Les deux autres exécutions auxquelles j’assistai eurent lieu à Paris, place de la Roquette. L’une était l’exécution d’un jeune étudiant en médecine, je crois, qui, aidé d’un camarade, avait tué une vieille marchande de journaux. C’était un crime odieux, stupide ; mais cet homme était plus fou que coupable. Il était d’une intelligence supérieure et avait passé ses examens avant l’âge. Il avait trop travaillé. Il avait le cerveau dérangé. Il fallait le mettre au vert, le soigner comme un malade, le guérir et le rendre à la science.

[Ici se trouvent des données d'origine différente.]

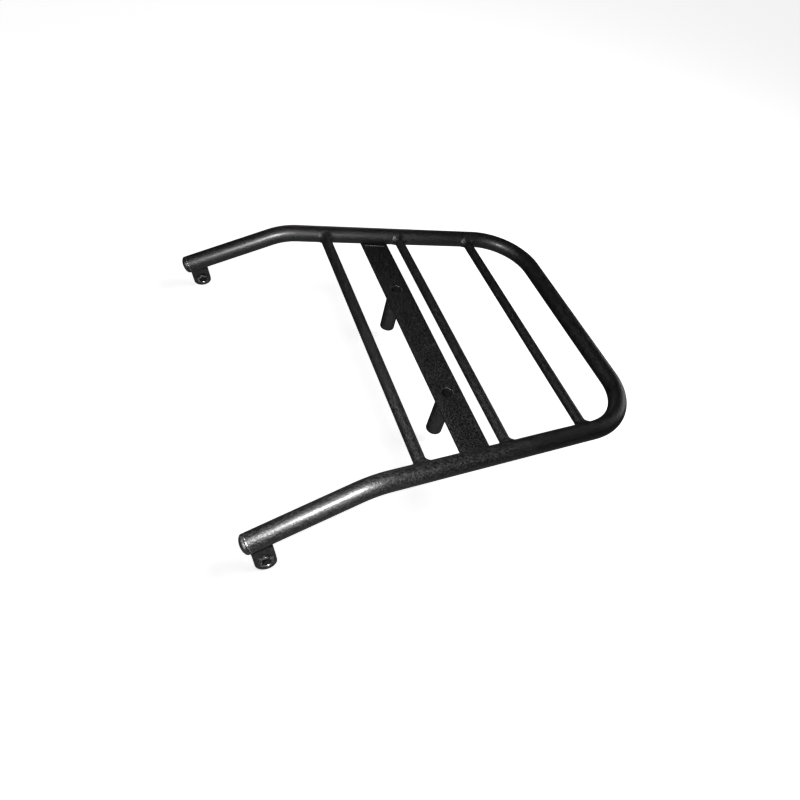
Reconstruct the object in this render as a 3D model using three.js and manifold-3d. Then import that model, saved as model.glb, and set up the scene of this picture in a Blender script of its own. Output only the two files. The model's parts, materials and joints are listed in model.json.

C’était un être supérieur. Je le vois encore : pâle, le regard perdu dans l’infini. Ses yeux étaient si tristes, à ce malheureux enfant ! Oui, je sais bien. Il avait égorgé une pauvre vieille femme sans défense. C’est odieux ! Mais il avait vingt-trois ans, le cerveau détraqué par l’étude, une ambition démesurée ; et l’habitude de découper des bras, des jambes, de dépecer des cadavres de femmes, d’hommes et d’enfants. Tout cela n’excuse pas l’action abominable de cet homme ; mais tout avait pu contribuer à déséquilibrer un sens moral peut-être très ébranlé par l’étude, la misère ou l’atavisme.